Titanic, PCP and chowder: New details about drugging on 1996 film set in Halifax revealed
Global News
More information has been revealed in a police report looking into how the Titanic film crew was served chowder laced with a hallucinogenic drug in Nova Scotia in 1996.
The Hollywood blockbuster Titanic is known for many things, including an emotionally charged film set, a ballooning budget and nearly a dozen Oscar wins after it was released in 1997.
But there’s a story about the movie some may not be so familiar with. It’s a mystery behind the scenes during filming in Nova Scotia that involves lobster chowder and a hallucinogenic drug.

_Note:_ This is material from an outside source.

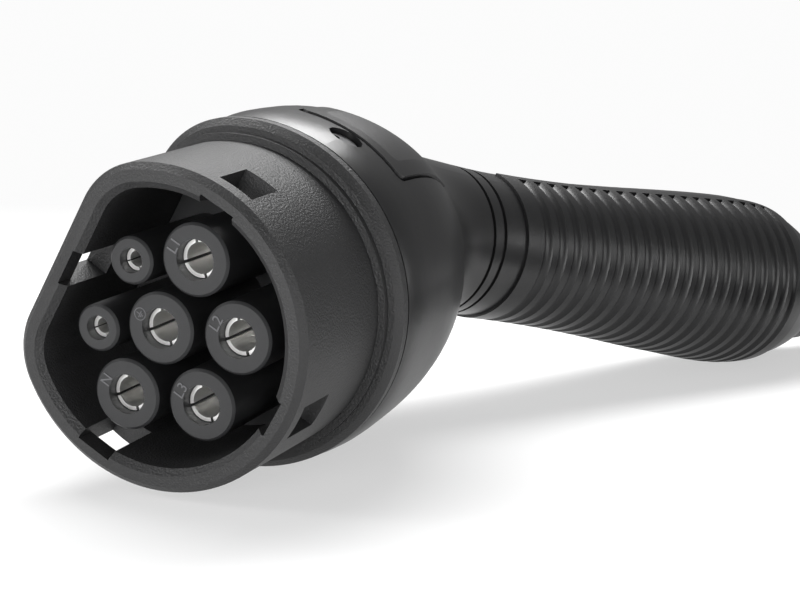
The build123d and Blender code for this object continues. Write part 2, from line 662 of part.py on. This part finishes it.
def open_end(centre):
    """Cores and wire-end sleeves at the stripped end of the cable."""
    start = tail_plane(centre, TAIL_LENGTH)
    cores, sleeves = {}, []
    for name, angle, core_d, bare_d in core_list():
        turn = radians(angle or 0)
        reach = 0 if angle is None else CORE_CIRCLE_R
        place = start * Pos(reach * cos(turn), reach * sin(turn), 0)
        cores[name] = place * extrude(Circle(core_d / 2), STRIPPED_LENGTH)
        sleeve_d = bare_d + FERRULE_D - CONDUCTOR_D
        sleeves.append(place * Pos(0, 0, STRIPPED_LENGTH) * extrude(Circle(sleeve_d / 2), FERRULE_LENGTH))
    return cores, sleeves


def core_list():
    rows = [(name, a, CORE_D, CONDUCTOR_D) for name, a in CORE_PLACES.items() if name != "pilot"]
    rows.append(("pilot", CORE_PLACES["pilot"], SIGNAL_CORE_D, SIGNAL_CONDUCTOR_D))
    rows.append(("earth", None, CORE_D, CONDUCTOR_D))
    return rows


def cable_parts(at_rest):
    points = cord_points(at_rest)
    radii = cord_radii(points)
    print("cord points, m:", [tuple(round(v / 1000, 6) for v in p) for p in points])
    print("cord radii:", [round(r, 1) for r in radii])
    route = FilletPolyline(*points, radius=radii)
    start = Plane(origin=points[0], z_dir=points[1] - points[0])
    tube = sweep(start * Circle(CABLE_D / 2), route)
    print("tube volume over section times length:", tube.volume / (pi * CABLE_D**2 / 4 * route.length))
    centre = coil_centre(points)
    print("coil centre, m:", centre * 0.001, "lead length:", route.length)
    coil, tie = coil_and_tie(centre)
    tail = tail_plane(centre, COIL_LEAVE) * extrude(Circle(CABLE_D / 2), TAIL_LENGTH - COIL_LEAVE)
    boot = bend_boot(route, tube)
    cores, sleeves = open_end(centre)
    nodes = {
        "cable": tube - coil - tie,
        "cable_coil": coil,
        "cable_tie": tie,
        "cable_tail": tail - coil,
        "bend_boot": boot,
        "wire_end_sleeves": Compound(children=sleeves),
    }
    nodes.update({f"end_core_{name}": core for name, core in cores.items()})
    return nodes


def bend_boot(route, tube):
    """Tapered rubber boot with rings, bent with the cable."""
    nut_back = END_S - JACKET_START + NUT_LENGTH + 0.3
    stops = 7
    body = None
    sections = []
    for k in range(stops + 1):
        share = k / stops
        radius = (BOOT_START_D + (BOOT_END_D - BOOT_START_D) * share) / 2
        sections.append(route_plane(route, nut_back + BOOT_LENGTH * share) * Circle(radius))
    body = loft(sections)
    sleeve = route_plane(route, nut_back - NUT_LENGTH) * extrude(Circle(BOOT_CORE_D / 2), NUT_LENGTH + 1)
    body += sleeve
    for k in range(BOOT_RINGS):
        share = (k + 0.9) / (BOOT_RINGS + 0.8)
        radius = (BOOT_START_D + (BOOT_END_D - BOOT_START_D) * share) / 2
        body -= route_plane(route, nut_back + BOOT_LENGTH * share) * Torus(radius + 0.4, BOOT_RING_GAP / 2)
    return body - tube


def route_plane(route, distance):
    share = distance / route.length
    return Plane(origin=route.position_at(share), z_dir=route.tangent_at(share))


# ================================================================ everything in place
def side_cover(pocket_outline):
    """Cover over the wiring screws on the +Y side, with a bare pad for a label."""
    skin = form(COVER_PROUD, 0, 8) - form(-COVER_THICKNESS, 0, 8)
    cover = skin & cover_outline(0, COVER_CORNER_R)
    pad_skin = form(COVER_PROUD + 1, 0, 8) - form(COVER_PROUD - INLAY_THICKNESS, 0, 8)
    pad_region = cover_outline(INLAY_MARGIN, COVER_CORNER_R)
    inlay = (form(COVER_PROUD, 0, 8) - form(COVER_PROUD - INLAY_THICKNESS, 0, 8)) & pad_region
    return cover - (pad_skin & pad_region), inlay


def plug_parts():
    outer = form(0)
    pocket = (form(4, 0, 8) - form(-COVER_THICKNESS, 0, 8)) & cover_outline(-COVER_GAP, COVER_CORNER_R)
    blank = grip_blank()
    seal, bar, clamp_screws = cable_entry_parts()
    cover, inlay = side_cover(pocket)
    nodes = {
        "shroud": shroud(),
        "contact_carrier": contact_carrier(),
        "contact_retainer": contact_retainer(),
        "retainer_screws": retainer_screws(),
        "housing_seal": seal_blank(SEAL_DEPTH),
        "housing": housing(outer, pocket, blank) + clamp_boss(),
        "side_cover": cover,
        "cover_inlay": inlay,
        "fixing_screws": Compound(children=fixing_screws()),
        "grip": grip(blank),
        "gland_nut": gland_nut(),
        "gland_seal": seal,
        "cable_clamp": bar,
        "clamp_screws": Compound(children=clamp_screws),
        "coding_resistor": coding_resistor(),
    }
    for name, place in POWER_PLACES.items():
        nodes[f"contact_{name}"] = contact(POWER_PIN_D, place, CONDUCTOR_D)
    for name, place in SIGNAL_PLACES.items():
        nodes[f"contact_{name}"] = contact(SIGNAL_PIN_D, place, SIGNAL_CONDUCTOR_D)
    places = dict(POWER_PLACES, **SIGNAL_PLACES)
    for name, angle, core_d, bare_d in core_list():
        nodes[f"core_{name}"] = core_run(places[name], angle, core_d, bare_d)
    return nodes


def main():
    os.makedirs("parts", exist_ok=True)
    plug = plug_parts()
    turn = rest_turn()
    box = Compound(children=[turn * plug[n] for n in ("shroud", "housing", "grip", "gland_nut")]).bounding_box()
    middle = box.center()
    at_rest = Pos(-middle.X, -middle.Y, -box.min.Z) * turn
    print("box:", box.size, "lowest:", box.min.Z)
    print("rest place:", at_rest.position, at_rest.orientation)
    nodes = {name: at_rest * shape for name, shape in plug.items()}
    nodes.update(cable_parts(at_rest))
    for name, shape in nodes.items():
        if len(shape.solids()) > 1:
            shape = Compound(children=shape.solids())
        if not shape.is_valid:
            print("not valid:", name)
        shape.label = name
        export_step(shape, f"parts/{name}.step")
    print(len(nodes), "nodes")


main()
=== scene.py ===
# %% [markdown]
# # Hand-held vehicle charging connector: looks
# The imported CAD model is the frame. This script adds the camera, the cable as a real curve, procedural
# materials, the small marks on the collars and a soft pale studio. All lengths are in metres.

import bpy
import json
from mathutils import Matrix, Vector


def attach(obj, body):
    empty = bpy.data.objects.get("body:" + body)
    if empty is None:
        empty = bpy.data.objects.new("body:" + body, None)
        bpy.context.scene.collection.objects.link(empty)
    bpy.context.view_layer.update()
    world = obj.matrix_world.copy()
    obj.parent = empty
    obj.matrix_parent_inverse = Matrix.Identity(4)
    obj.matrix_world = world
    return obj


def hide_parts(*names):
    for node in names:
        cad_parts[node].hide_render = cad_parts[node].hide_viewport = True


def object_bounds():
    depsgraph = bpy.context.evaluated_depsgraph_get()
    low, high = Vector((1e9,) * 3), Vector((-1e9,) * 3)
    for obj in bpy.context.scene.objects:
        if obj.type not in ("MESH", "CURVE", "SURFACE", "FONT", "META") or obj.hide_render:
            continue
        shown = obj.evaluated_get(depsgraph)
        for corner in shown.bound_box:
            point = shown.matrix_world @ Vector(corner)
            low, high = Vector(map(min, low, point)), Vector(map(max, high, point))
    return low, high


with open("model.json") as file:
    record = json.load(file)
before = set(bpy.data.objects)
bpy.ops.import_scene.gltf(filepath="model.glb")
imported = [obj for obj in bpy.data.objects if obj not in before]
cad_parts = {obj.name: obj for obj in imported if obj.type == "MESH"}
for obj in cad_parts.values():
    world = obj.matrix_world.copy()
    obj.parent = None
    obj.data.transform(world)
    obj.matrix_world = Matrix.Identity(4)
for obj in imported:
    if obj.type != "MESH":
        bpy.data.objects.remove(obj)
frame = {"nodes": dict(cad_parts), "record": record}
cad_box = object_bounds()
print("nodes:", len(frame["nodes"]), "box:", [[round(v, 3) for v in p] for p in cad_box])

# %% Imports
import json
from math import cos, pi, radians, sin

import bpy
from mathutils import Matrix, Vector

scene = bpy.context.scene
scene.view_settings.view_transform = "Standard"

# %% [markdown]
# ## Camera
# A camera can be aimed by turning it by hand or by naming its directions. Here its place and the
# directions that run right and down across its view are given, and the third follows from those two.
# The plug's own frame has its origin in the middle of the rim, X out of the mating face and Z towards
# the flat side, so a mark can be placed on the face in the plug's own millimetres.

# %% Camera
CAMERA_AT = Vector((0.406447, 0.131667, 0.078406))
RIGHT = Vector((-0.386697, 0.921244, 0.042136))
DOWN = Vector((0.097124, 0.086120, -0.991539))
FORWARD = RIGHT.cross(DOWN)
LENS = 72.85
SENSOR_WIDTH = 36
CLIP_START = 0.01

camera_data = bpy.data.cameras.new("camera")
camera_data.lens = LENS
camera_data.sensor_width = SENSOR_WIDTH
camera_data.clip_start = CLIP_START
camera = bpy.data.objects.new("camera", camera_data)
scene.collection.objects.link(camera)
turn = Matrix((RIGHT, -DOWN, -FORWARD)).transposed().to_4x4()
camera.matrix_world = Matrix.Translation(CAMERA_AT) @ turn
scene.camera = camera

PLUG_ORIGIN = Vector((0.145376, -0.026389, 0.033092))
MM = 0.001
ROLL = radians(30)  # how far the flat side turns up from level
DIP = radians(6.0377)  # how far the nose points down
LEVEL = Vector((0, 1, 0))
UPRIGHT = Vector((sin(DIP), 0, cos(DIP)))
PLUG_X = Vector((cos(DIP), 0, -sin(DIP)))
PLUG_Y = LEVEL * sin(ROLL) + UPRIGHT * cos(ROLL)
PLUG_Z = UPRIGHT * sin(ROLL) - LEVEL * cos(ROLL)


def in_plug(x, y, z):
    """Point of the row frame from millimetres in the plug's own frame."""
    return PLUG_ORIGIN + (PLUG_X * x + PLUG_Y * y + PLUG_Z * z) * MM


print("camera at", [round(v, 3) for v in CAMERA_AT])

# %% [markdown]
# ## Cable
# A charging cable is round and stiff, and keeps one thickness all the way. A swept mesh could follow the
# route, but a curve with a round bevel stays smooth with few points, so it is a curve. One line
# of control points makes the lead out of the handle, the turns of the coil and the short end that leads to
# the stripped cores. The coil starts at the bottom outside, goes inwards, climbs, and comes back outwards.

# %% Cable route
CABLE_D = 0.016
LOW = CABLE_D / 2  # height of the cable's middle in the lower layer
HIGH = LOW + CABLE_D
LEAD = [
    (-0.07665, 0.019115, 0.030157),
    (-0.181695, 0.063553, 0.015469),
    (-0.209416, 0.132164, LOW),
    (-0.180893, 0.199361, LOW),
]
COIL_CENTRE = Vector((-0.058372, 0.196241, 0))
START_ANGLE = radians(157)
END_ANGLE = radians(60)
TURN_RADII = (0.114, 0.098, 0.082, 0.066)
ACROSS = len(TURN_RADII)
LAST_TURN = 2 * ACROSS - 1
MIDDLE_RADIUS = 0.090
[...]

“It was kind of like, very dreamy, very surreal,” recalls Marilyn McAvoy, who is now a part-time faculty member at the Nova Scotia College of Art and Design.
“Like many things that happened on that movie, I think it’s just become this kind of lore.”
Back in August 1996, McAvoy worked on the Halifax-area set of Titanic as a painter. Only the movie’s modern-day scenes were filmed in Nova Scotia, which meant leading stars Leonardo DiCaprio and Kate Winslet were not present.
McAvoy even had an unexpected cameo, during a scene when Bill Paxton’s character examines a drawing recovered from the wreckage.
“That wasn’t part of the plan. As a scenic painter or standby painter, usually, you don’t get these little cameos, but I ended up working with the drawing that (director) James Cameron did of Kate Winslet,” she says.
“He didn’t want anyone else touching it, so he asked me if I would be this lab technician for this one day of shooting here in Dartmouth.”